▶ [GIVEN REQUEST]: Find how many lines of the listing include the string "materials", and report only that figure.

──────────────────────────────

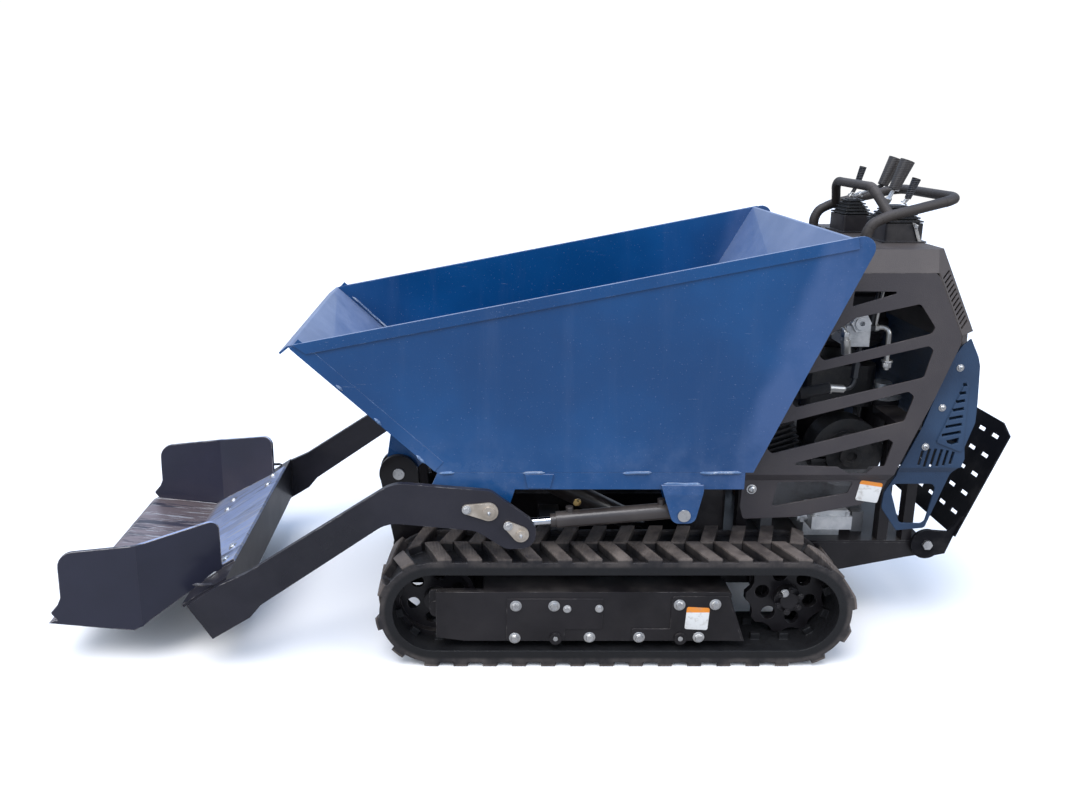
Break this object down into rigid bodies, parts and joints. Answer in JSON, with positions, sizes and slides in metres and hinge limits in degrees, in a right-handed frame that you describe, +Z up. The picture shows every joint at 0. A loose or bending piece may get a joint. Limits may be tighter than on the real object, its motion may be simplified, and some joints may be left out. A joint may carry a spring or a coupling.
{
  "type": "site dumper",
  "caption": "Blue tracked walk-behind mini dumper with a tipping skip, a front self-loading shovel, open-slotted engine guards and a fold-down operator platform.",
  "frame": {"origin": "middle of the ground contact rectangle: half way between the shovel's tip and the folded platform's rear edge, on the ground, in the middle plane", "axes": "+X forward towards the shovel, +Y to the machine's left, +Z up"},
  "size_m": [2.4021, 0.81, 1.2208],
  "materials": {
    "blue_paint": "gloss",
    "black_paint": "satin",
    "grey_paint": "textured satin",
    "bare_steel": "zinc plated",
    "cast_dark": "satin",
    "grip_plastic": "matte",
    "light_plastic": "matte",
    "rubber": "dusty"
  },
  "bodies": {
    "chassis": {"track_left": "rubber", "track_right": "rubber", "track_frame_left": "black_paint", "track_frame_right": "black_paint", "sprockets": "cast_dark", "idlers": "cast_dark", "track_rollers": "cast_dark", "drive_motors": "cast_dark", "chassis_frame": "black_paint", "pivot_brackets": "black_paint", "tip_bracket": "black_paint", "engine_deck": "black_paint", "platform_pins": "bare_steel", "engine": "cast_dark", "gearbox": "bare_steel", "oil_tank": "grip_plastic", "valve_block": "bare_steel", "hydraulic_pipes": "cast_dark", "side_guard_left": "grey_paint", "side_guard_right": "grey_paint", "hood_top": "grey_paint", "rear_guard": "blue_paint", "rear_pad": "light_plastic", "handlebar": "grey_paint", "lever_boxes": "black_paint", "lever_boots": "rubber", "drive_levers": "grip_plastic", "function_levers": "grip_plastic"},
    "tub": {"tub": "blue_paint", "tub_skirts": "blue_paint", "cylinder_ears": "blue_paint", "tub_crossmembers": "blue_paint", "tub_lugs": "blue_paint", "tub_pins": "bare_steel"},
    "loader": {"loader_arms": "black_paint", "arm_crossbeam": "black_paint", "shovel": "black_paint", "arm_pin_locks": "bare_steel"},
    "arm_barrel_left": {"arm_cylinder_left": "grey_paint"},
    "arm_barrel_right": {"arm_cylinder_right": "grey_paint"},
    "arm_ram_left": {"arm_rod_left": "bare_steel"},
    "arm_ram_right": {"arm_rod_right": "bare_steel"},
    "tip_barrel": {"tip_cylinder": "black_paint"},
    "tip_ram": {"tip_rod": "bare_steel"},
    "platform": {"platform": "black_paint"}
  },
  "joints": [
    {"name": "tub_tip", "type": "hinge", "parent": "chassis", "child": "tub", "pos_m": [0.353, 0, 0.425], "axis": [0, 1, 0], "range_deg": [0, 68]},
    {"name": "loader_lift", "type": "hinge", "parent": "tub", "child": "loader", "pos_m": [0.124, 0, 0.423], "axis": [0, -1, 0], "range_deg": [0, 110]},
    {"name": "arm_barrel_left_swing", "type": "hinge", "parent": "tub", "child": "arm_barrel_left", "pos_m": [-0.338, 0.338, 0.401], "axis": [0, -1, 0], "range_deg": [0, 2.12]},
    {"name": "arm_ram_left_slide", "type": "slide", "parent": "arm_barrel_left", "child": "arm_ram_left", "axis": [0.9959, 0, -0.0901], "range_m": [0, 0.15351]},
    {"name": "arm_barrel_right_swing", "type": "hinge", "parent": "tub", "child": "arm_barrel_right", "pos_m": [-0.338, -0.338, 0.401], "axis": [0, -1, 0], "range_deg": [0, 2.12]},
    {"name": "arm_ram_right_slide", "type": "slide", "parent": "arm_barrel_right", "child": "arm_ram_right", "axis": [0.9959, 0, -0.0901], "range_m": [0, 0.15351]},
    {"name": "tip_barrel_swing", "type": "hinge", "parent": "chassis", "child": "tip_barrel", "pos_m": [-0.297, 0, 0.204], "axis": [0, -1, 0], "range_deg": [0, 7.79]},
    {"name": "tip_ram_slide", "type": "slide", "parent": "tip_barrel", "child": "tip_ram", "axis": [0.8888, 0, 0.4582], "range_m": [0, 0.20873]},
    {"name": "platform_fold", "type": "hinge", "parent": "chassis", "child": "platform", "pos_m": [-1.018, 0, 0.237], "axis": [0, -1, 0], "range_deg": [0, 69]}
  ],
  "couplings": [
    {"joint": "arm_barrel_left_swing", "follows": "loader_lift", "ratio": 0.019114},
    {"joint": "arm_ram_left_slide", "follows": "loader_lift", "m_per_rad": 0.079907},
    {"joint": "arm_barrel_right_swing", "follows": "loader_lift", "ratio": 0.019114},
    {"joint": "arm_ram_right_slide", "follows": "loader_lift", "m_per_rad": 0.079907},
    {"joint": "tip_barrel_swing", "follows": "tub_tip", "ratio": 0.11434},
    {"joint": "tip_ram_slide", "follows": "tub_tip", "m_per_rad": 0.17579}
  ]
}
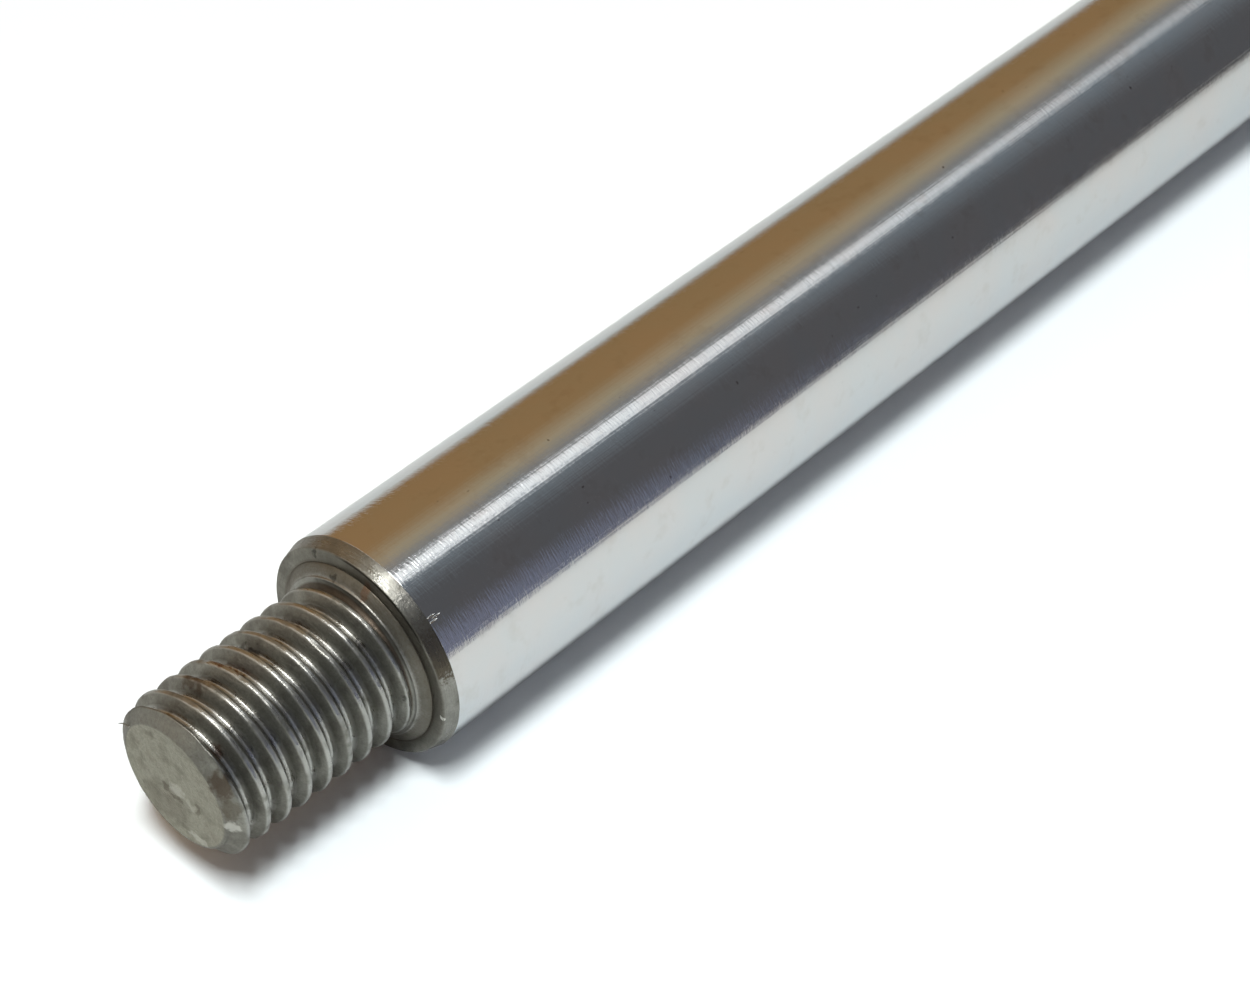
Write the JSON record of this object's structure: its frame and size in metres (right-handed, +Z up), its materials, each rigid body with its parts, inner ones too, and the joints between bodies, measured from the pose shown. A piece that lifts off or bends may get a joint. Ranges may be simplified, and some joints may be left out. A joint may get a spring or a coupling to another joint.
{
  "type": "stud-ended rod",
  "caption": "Hard-chromed round steel rod with a shoulder and a coarse-threaded stud turned on one end; the far end is faced plain.",
  "frame": {"origin": "centre of the stud's end face, on the rod's axis", "axes": "+X along the rod's axis from the stud's end face to the plain far end, +Z up"},
  "size_m": [0.16, 0.014, 0.014],
  "materials": {
    "chrome": "hard chrome, ground and polished to a mirror, with fine marks round the rod",
    "turned_steel": "bare turned steel with tool marks, brown stains and light rust in the thread"
  },
  "bodies": {
    "root": {"stud_ended_rod": "chrome"}
  },
  "joints": []
}
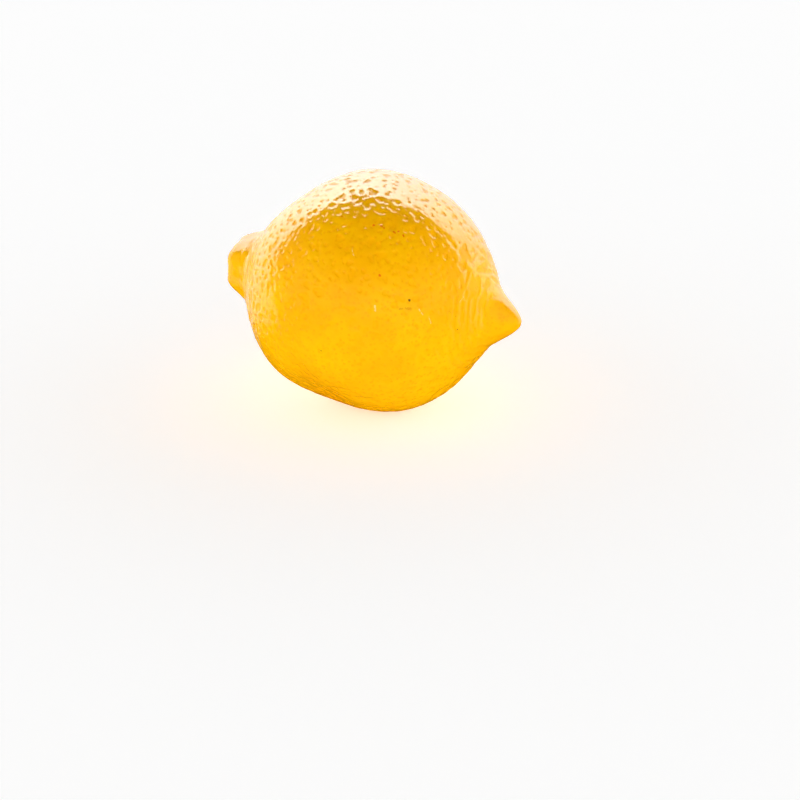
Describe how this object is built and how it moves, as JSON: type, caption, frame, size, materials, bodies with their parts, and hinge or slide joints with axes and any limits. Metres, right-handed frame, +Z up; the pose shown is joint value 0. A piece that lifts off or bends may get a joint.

──────────────────────────────

▶ [SOLUTION TO THE EXERCISE]: 4